» **Records provided**:
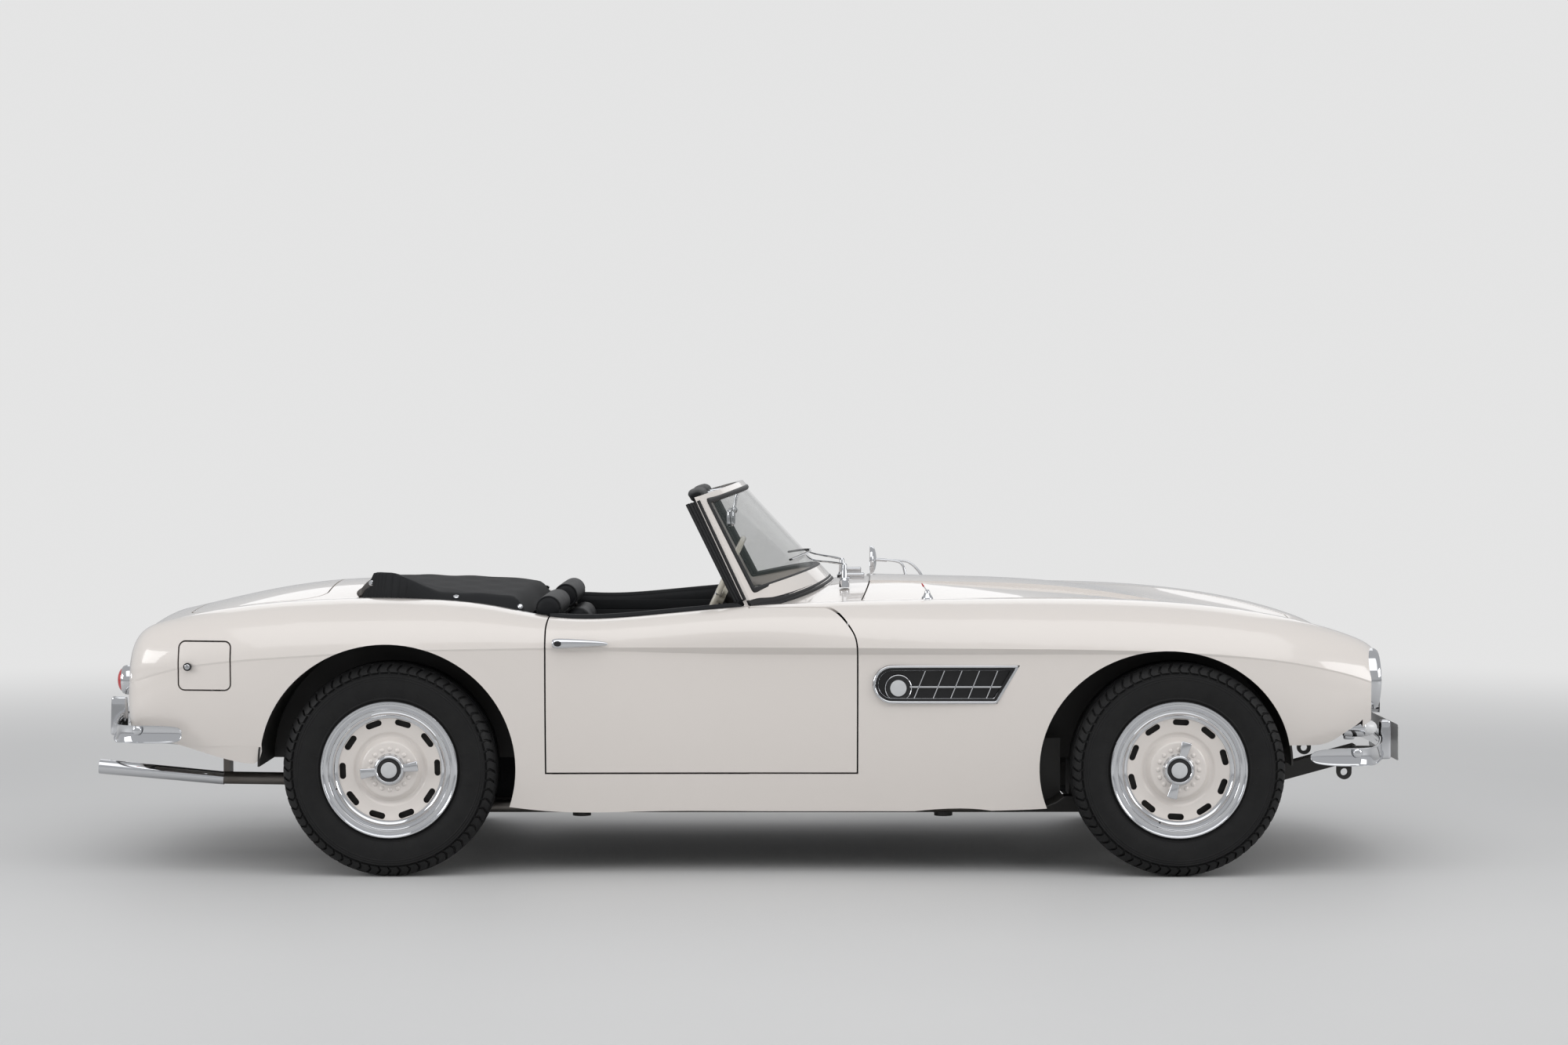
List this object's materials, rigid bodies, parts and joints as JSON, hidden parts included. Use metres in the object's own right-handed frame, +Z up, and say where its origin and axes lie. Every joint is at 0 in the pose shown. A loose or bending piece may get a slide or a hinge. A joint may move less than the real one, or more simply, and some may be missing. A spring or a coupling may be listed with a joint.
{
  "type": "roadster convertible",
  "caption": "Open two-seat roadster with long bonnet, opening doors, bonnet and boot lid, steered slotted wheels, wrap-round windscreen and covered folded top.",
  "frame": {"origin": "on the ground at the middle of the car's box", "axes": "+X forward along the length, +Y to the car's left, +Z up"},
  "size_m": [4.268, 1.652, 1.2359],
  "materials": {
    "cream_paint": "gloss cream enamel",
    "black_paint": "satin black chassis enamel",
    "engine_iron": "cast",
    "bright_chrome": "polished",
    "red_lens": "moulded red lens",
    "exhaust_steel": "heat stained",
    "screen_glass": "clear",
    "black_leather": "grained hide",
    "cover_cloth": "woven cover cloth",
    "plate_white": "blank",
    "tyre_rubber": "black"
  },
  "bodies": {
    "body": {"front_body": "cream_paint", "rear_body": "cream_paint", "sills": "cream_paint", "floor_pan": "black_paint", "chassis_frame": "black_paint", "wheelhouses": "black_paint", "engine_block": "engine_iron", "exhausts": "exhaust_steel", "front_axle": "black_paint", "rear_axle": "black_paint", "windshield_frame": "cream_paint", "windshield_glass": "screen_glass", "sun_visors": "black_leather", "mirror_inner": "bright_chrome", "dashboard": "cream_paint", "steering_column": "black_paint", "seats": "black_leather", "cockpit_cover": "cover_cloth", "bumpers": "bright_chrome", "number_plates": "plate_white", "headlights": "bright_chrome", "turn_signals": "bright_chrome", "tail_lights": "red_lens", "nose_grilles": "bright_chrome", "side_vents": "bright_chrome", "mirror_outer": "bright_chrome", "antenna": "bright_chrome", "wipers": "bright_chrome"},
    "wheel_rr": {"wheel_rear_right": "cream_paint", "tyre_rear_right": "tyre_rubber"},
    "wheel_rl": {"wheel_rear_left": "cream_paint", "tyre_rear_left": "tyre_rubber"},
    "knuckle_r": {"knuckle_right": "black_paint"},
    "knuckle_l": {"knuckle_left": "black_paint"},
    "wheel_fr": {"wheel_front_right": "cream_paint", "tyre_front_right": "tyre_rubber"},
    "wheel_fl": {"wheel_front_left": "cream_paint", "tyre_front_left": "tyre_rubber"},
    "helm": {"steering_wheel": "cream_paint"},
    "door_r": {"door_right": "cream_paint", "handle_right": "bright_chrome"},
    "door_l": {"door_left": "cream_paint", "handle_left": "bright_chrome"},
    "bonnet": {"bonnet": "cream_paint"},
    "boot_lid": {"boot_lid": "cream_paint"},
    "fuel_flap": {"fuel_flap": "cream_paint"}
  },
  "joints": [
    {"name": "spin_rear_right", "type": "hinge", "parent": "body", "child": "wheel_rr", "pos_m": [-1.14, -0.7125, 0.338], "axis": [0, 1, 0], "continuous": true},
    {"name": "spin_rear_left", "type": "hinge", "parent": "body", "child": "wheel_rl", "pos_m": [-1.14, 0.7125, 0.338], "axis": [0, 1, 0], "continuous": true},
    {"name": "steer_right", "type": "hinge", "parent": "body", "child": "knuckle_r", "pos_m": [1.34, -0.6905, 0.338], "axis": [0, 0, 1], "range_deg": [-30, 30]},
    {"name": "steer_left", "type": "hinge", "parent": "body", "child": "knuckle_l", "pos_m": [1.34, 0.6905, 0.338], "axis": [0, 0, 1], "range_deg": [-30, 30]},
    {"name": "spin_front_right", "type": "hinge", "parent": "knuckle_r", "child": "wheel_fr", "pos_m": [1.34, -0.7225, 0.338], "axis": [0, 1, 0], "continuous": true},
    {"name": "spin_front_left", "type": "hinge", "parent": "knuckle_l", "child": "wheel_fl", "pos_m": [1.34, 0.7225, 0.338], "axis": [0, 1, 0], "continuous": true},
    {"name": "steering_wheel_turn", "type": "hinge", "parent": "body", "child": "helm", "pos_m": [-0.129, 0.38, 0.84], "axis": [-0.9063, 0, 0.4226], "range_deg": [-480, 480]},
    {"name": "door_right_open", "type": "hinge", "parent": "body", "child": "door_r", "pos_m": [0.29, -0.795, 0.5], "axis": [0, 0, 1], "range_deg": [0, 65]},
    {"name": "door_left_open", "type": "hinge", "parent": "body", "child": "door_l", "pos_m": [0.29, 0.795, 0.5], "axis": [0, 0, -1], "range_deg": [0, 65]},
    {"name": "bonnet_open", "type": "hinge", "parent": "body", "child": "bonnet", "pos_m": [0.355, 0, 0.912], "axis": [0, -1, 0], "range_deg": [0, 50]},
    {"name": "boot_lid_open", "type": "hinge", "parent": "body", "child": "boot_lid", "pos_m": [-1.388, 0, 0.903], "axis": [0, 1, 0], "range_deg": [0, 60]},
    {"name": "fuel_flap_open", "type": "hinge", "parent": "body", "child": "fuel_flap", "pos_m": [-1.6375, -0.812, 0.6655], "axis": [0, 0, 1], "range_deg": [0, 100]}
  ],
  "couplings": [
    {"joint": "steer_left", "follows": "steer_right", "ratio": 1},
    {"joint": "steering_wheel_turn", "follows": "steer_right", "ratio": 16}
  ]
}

* * *

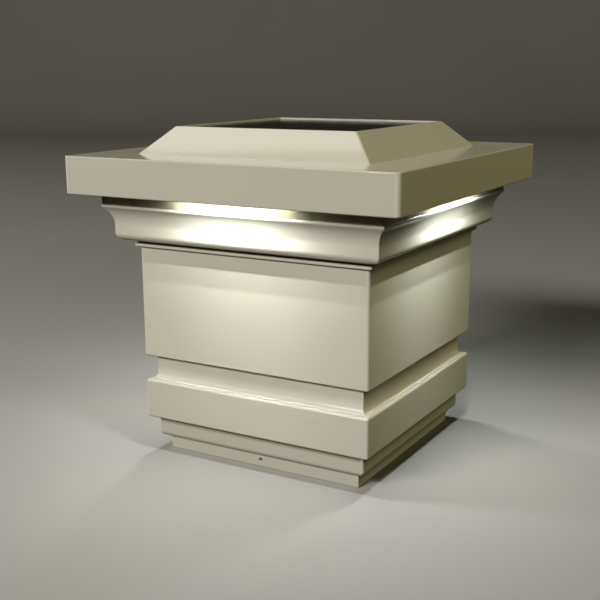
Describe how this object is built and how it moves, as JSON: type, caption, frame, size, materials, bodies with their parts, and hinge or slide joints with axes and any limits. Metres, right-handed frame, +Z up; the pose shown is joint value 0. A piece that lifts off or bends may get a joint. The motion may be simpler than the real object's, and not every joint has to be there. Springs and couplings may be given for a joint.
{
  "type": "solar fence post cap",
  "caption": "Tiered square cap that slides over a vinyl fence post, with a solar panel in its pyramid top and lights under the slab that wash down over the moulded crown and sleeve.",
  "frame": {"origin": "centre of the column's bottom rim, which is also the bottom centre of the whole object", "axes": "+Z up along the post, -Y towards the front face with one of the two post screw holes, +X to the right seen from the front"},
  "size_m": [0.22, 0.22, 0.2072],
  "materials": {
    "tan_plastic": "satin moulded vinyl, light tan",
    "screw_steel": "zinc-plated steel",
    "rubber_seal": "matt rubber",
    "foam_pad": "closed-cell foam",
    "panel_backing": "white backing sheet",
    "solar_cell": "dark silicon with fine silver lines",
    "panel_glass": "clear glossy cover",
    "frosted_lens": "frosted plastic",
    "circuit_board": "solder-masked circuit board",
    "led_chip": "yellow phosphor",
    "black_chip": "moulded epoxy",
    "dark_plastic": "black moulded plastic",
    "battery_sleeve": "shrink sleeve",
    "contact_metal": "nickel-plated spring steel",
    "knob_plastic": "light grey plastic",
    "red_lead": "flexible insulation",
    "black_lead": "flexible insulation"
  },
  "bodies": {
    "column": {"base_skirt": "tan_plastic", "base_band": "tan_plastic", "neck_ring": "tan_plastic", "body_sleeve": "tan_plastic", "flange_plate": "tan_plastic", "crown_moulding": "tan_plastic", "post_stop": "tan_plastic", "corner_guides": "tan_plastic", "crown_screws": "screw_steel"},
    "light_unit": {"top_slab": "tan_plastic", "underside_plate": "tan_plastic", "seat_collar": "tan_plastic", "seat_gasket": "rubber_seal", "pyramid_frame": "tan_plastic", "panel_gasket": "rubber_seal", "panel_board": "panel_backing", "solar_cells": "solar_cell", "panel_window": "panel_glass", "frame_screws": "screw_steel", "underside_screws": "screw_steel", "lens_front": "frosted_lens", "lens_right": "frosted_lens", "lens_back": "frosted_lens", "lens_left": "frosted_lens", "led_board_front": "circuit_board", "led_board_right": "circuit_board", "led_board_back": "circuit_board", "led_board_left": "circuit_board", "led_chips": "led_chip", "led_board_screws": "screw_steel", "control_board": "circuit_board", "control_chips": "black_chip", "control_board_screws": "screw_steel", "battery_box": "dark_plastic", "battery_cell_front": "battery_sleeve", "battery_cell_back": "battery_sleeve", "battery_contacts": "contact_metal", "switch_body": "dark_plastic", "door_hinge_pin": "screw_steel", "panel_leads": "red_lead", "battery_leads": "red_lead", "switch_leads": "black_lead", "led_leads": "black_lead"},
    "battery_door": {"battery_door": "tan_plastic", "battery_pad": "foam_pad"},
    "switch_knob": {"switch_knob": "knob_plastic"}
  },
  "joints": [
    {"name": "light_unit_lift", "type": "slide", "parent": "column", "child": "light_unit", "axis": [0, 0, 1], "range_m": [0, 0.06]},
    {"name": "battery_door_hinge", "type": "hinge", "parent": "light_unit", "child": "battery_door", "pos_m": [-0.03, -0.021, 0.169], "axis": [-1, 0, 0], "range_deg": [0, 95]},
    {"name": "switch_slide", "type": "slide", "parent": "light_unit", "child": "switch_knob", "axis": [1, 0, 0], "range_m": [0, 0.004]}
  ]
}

...

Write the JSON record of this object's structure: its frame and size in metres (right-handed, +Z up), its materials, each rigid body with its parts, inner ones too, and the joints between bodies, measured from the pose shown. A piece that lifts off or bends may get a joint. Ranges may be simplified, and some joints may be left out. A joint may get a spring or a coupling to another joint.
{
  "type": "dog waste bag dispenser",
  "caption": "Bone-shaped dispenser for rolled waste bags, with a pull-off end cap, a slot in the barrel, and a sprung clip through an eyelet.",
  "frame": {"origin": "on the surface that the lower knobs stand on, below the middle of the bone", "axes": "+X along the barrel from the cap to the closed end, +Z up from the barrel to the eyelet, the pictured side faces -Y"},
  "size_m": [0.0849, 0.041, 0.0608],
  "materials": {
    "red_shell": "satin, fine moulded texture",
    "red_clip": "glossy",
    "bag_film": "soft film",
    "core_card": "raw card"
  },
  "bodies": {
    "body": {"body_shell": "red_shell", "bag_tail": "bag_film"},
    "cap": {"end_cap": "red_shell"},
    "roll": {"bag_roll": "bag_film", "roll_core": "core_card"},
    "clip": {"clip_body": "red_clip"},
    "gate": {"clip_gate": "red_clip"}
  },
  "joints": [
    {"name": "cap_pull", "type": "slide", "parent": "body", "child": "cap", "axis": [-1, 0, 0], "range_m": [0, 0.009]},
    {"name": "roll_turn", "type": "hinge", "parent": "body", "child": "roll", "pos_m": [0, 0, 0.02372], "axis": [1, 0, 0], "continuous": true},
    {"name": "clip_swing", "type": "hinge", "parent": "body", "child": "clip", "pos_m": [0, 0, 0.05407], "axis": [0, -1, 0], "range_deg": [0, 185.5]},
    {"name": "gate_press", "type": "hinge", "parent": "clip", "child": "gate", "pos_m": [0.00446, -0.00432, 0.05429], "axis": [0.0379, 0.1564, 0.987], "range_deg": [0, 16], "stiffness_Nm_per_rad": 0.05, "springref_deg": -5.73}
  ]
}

» **Exercise directions**: From the data above, gather every line that includes the word "lifts".

» **Written reply**:
Describe how this object is built and how it moves, as JSON: type, caption, frame, size, materials, bodies with their parts, and hinge or slide joints with axes and any limits. Metres, right-handed frame, +Z up; the pose shown is joint value 0. A piece that lifts off or bends may get a joint. The motion may be simpler than the real object's, and not every joint has to be there. Springs and couplings may be given for a joint.
Write the JSON record of this object's structure: its frame and size in metres (right-handed, +Z up), its materials, each rigid body with its parts, inner ones too, and the joints between bodies, measured from the pose shown. A piece that lifts off or bends may get a joint. Ranges may be simplified, and some joints may be left out. A joint may get a spring or a coupling to another joint.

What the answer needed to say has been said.